Objective = Search the listing for "piece" and copy every line where it appears.

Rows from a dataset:
──────

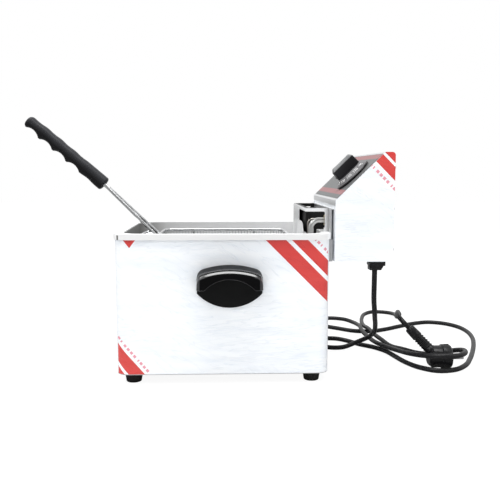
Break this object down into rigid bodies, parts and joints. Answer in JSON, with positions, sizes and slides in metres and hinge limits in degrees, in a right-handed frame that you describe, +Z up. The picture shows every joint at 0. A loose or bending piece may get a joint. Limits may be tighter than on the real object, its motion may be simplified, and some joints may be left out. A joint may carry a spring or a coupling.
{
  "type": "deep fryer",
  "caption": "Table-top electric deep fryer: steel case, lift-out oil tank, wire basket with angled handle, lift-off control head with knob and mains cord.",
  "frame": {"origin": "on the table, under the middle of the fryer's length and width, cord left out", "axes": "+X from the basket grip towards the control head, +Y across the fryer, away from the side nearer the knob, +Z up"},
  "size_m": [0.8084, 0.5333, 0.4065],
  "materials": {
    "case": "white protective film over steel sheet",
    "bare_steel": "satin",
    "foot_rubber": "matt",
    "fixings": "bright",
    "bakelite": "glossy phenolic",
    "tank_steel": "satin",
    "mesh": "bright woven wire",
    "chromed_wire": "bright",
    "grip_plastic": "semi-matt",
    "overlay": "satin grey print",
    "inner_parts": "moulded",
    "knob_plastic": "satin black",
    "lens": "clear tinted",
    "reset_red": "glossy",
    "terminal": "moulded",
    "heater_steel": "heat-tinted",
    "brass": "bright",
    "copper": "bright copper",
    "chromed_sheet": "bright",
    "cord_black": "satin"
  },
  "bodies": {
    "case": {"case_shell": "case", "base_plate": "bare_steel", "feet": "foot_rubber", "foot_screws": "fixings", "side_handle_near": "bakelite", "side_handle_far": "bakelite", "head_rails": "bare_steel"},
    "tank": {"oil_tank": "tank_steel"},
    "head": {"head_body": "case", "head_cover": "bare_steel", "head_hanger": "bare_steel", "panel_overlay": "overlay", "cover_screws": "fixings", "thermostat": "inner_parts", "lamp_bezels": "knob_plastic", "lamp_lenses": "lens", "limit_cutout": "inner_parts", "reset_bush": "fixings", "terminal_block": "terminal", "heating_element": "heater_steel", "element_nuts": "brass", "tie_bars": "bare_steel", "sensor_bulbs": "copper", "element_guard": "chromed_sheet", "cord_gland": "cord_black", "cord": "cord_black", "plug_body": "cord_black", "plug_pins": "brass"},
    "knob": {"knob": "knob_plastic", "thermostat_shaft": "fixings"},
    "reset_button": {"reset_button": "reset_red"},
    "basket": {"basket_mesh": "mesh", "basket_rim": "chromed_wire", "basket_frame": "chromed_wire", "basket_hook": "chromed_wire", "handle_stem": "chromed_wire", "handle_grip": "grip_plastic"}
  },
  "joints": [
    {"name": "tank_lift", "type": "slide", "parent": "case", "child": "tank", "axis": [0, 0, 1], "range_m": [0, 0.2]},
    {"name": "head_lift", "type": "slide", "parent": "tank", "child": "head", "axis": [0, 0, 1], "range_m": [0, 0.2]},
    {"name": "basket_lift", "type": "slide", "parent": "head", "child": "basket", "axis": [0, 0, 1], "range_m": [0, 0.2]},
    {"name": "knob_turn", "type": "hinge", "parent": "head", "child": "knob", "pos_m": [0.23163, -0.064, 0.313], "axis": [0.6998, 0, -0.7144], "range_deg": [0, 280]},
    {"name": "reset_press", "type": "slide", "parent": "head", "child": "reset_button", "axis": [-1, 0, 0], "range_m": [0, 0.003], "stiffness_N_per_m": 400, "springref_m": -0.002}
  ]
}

──────

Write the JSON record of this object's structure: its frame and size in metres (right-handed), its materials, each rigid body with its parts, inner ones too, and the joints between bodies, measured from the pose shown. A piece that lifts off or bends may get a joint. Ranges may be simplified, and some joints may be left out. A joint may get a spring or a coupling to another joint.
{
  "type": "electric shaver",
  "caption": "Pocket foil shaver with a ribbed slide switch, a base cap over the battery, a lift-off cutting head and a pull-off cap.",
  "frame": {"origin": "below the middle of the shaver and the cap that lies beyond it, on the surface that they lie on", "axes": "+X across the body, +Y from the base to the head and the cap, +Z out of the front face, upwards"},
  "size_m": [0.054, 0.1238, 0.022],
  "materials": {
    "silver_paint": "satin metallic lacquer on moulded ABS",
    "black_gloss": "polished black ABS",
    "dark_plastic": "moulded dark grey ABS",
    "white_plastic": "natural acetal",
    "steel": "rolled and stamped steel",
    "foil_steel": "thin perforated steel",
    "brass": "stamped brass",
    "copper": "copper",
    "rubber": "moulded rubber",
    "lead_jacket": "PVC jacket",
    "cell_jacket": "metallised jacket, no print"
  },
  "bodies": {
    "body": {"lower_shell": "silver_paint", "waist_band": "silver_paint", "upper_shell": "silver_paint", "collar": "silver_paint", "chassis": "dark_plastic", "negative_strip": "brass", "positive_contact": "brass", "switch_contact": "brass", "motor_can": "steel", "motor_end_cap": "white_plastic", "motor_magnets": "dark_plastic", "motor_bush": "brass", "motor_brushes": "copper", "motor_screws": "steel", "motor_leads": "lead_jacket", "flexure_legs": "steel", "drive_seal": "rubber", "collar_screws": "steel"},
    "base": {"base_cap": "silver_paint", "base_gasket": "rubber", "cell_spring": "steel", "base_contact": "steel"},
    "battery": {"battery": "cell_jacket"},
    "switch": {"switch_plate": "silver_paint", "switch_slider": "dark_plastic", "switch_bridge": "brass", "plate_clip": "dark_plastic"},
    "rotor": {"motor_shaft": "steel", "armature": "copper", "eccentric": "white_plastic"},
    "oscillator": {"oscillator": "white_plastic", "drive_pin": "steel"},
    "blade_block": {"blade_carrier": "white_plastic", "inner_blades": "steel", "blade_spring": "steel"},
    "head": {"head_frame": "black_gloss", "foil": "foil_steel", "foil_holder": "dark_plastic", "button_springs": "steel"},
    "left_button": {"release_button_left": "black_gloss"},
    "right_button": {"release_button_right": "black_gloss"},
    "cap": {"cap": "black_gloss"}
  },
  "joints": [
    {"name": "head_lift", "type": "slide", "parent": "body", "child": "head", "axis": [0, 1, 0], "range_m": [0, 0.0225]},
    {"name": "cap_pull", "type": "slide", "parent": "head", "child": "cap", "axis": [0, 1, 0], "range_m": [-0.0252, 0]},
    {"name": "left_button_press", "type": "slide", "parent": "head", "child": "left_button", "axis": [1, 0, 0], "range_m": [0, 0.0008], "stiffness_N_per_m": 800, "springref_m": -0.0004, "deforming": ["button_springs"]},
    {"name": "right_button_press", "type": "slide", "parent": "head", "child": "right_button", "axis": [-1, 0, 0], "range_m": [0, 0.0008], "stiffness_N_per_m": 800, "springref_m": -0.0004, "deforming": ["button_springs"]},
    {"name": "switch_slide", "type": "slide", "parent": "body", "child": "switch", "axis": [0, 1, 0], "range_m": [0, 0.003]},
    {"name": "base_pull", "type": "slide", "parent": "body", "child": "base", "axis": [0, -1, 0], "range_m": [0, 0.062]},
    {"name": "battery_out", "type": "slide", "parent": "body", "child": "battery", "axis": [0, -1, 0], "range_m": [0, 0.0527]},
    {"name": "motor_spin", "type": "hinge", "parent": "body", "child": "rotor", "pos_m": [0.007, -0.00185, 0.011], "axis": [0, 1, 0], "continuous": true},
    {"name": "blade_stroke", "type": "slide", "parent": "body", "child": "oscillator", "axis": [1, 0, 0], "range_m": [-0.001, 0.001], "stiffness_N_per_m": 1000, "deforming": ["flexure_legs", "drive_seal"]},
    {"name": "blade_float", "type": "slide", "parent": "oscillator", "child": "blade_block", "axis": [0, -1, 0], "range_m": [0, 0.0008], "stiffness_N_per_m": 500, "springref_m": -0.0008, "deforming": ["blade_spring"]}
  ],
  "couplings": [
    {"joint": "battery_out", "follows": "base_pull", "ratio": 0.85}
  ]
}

──────

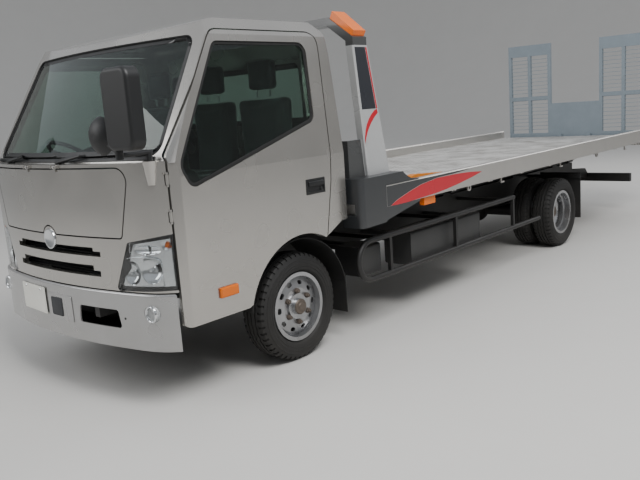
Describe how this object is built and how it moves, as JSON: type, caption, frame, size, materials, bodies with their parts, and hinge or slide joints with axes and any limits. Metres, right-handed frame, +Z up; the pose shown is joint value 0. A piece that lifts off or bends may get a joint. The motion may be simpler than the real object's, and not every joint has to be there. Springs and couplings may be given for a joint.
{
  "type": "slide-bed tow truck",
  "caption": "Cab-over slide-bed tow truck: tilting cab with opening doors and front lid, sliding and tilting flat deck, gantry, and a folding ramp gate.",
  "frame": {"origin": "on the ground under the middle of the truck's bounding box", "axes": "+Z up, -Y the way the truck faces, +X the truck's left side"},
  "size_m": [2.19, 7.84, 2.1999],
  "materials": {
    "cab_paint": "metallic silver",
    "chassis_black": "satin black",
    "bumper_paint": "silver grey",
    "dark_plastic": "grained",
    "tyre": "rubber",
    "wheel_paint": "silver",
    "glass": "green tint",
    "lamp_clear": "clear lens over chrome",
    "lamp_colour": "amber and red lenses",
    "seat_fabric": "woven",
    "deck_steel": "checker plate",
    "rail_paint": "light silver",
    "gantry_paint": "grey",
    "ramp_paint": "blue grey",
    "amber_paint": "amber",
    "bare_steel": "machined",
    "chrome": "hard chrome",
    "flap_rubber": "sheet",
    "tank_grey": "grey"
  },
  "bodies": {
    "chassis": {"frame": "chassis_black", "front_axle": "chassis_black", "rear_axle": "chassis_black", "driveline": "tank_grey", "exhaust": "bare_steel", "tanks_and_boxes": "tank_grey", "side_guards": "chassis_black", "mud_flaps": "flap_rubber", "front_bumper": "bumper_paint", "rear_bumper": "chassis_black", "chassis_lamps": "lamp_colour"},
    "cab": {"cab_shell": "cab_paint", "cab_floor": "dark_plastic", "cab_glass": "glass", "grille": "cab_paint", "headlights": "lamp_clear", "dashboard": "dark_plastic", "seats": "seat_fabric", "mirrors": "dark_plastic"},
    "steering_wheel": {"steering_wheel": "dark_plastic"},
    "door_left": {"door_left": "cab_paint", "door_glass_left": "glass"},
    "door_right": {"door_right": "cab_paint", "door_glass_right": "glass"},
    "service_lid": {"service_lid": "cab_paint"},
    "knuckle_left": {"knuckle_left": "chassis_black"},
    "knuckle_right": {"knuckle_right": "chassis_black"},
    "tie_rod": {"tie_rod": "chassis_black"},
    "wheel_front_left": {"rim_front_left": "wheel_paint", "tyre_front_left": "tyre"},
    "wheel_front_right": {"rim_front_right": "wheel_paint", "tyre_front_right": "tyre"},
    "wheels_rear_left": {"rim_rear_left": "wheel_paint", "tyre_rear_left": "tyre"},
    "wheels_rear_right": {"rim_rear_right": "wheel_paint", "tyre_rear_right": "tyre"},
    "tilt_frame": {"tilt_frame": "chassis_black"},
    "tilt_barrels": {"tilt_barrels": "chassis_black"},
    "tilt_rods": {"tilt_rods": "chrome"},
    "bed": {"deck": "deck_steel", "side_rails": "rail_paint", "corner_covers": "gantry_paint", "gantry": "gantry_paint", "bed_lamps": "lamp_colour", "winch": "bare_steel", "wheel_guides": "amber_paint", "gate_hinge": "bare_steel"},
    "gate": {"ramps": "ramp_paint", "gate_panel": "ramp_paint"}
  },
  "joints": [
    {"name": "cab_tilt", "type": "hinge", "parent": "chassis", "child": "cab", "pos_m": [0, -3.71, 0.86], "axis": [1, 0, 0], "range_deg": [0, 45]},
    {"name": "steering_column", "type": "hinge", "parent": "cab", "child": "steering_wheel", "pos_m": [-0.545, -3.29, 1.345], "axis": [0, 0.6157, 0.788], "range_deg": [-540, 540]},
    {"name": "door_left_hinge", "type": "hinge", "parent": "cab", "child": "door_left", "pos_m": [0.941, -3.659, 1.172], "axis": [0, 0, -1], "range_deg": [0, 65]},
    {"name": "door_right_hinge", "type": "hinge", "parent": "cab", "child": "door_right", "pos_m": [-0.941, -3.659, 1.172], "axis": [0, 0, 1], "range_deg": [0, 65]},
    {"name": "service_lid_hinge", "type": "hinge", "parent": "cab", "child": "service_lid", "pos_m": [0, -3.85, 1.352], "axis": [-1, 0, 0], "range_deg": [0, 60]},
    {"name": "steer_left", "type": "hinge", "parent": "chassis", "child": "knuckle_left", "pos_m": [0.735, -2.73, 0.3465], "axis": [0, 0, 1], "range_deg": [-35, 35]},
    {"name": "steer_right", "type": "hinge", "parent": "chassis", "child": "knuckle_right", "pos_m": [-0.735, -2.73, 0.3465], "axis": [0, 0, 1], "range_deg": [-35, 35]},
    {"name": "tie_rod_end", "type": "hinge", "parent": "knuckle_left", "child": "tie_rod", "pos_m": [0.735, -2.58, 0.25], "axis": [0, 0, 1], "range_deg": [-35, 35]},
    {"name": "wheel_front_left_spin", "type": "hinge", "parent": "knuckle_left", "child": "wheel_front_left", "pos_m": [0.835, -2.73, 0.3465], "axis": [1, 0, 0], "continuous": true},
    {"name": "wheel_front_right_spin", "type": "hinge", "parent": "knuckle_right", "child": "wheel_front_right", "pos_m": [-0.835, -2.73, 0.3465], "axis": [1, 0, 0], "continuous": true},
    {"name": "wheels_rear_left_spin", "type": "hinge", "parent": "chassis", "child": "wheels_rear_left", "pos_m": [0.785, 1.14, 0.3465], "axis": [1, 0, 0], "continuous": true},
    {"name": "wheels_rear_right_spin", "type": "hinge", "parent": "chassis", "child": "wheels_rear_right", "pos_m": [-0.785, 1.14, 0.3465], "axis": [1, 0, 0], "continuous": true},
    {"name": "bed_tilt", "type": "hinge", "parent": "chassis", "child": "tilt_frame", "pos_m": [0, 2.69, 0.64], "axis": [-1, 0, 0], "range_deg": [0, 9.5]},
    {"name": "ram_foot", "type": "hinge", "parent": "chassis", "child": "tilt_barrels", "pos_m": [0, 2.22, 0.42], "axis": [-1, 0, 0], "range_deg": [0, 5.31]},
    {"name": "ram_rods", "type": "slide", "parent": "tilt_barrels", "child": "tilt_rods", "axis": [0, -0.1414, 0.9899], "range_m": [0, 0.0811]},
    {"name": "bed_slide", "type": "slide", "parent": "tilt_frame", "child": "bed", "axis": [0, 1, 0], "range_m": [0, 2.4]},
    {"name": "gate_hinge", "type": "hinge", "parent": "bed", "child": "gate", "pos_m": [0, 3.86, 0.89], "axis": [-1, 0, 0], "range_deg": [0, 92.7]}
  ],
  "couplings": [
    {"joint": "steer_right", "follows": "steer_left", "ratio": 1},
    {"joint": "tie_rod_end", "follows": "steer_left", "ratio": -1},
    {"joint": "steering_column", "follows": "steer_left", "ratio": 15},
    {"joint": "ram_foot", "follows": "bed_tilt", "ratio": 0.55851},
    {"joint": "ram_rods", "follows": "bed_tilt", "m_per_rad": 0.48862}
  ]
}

──────

Result of the exercise =
Break this object down into rigid bodies, parts and joints. Answer in JSON, with positions, sizes and slides in metres and hinge limits in degrees, in a right-handed frame that you describe, +Z up. The picture shows every joint at 0. A loose or bending piece may get a joint. Limits may be tighter than on the real object, its motion may be simplified, and some joints may be left out. A joint may carry a spring or a coupling.
Write the JSON record of this object's structure: its frame and size in metres (right-handed), its materials, each rigid body with its parts, inner ones too, and the joints between bodies, measured from the pose shown. A piece that lifts off or bends may get a joint. Ranges may be simplified, and some joints may be left out. A joint may get a spring or a coupling to another joint.
Describe how this object is built and how it moves, as JSON: type, caption, frame, size, materials, bodies with their parts, and hinge or slide joints with axes and any limits. Metres, right-handed frame, +Z up; the pose shown is joint value 0. A piece that lifts off or bends may get a joint. The motion may be simpler than the real object's, and not every joint has to be there. Springs and couplings may be given for a joint.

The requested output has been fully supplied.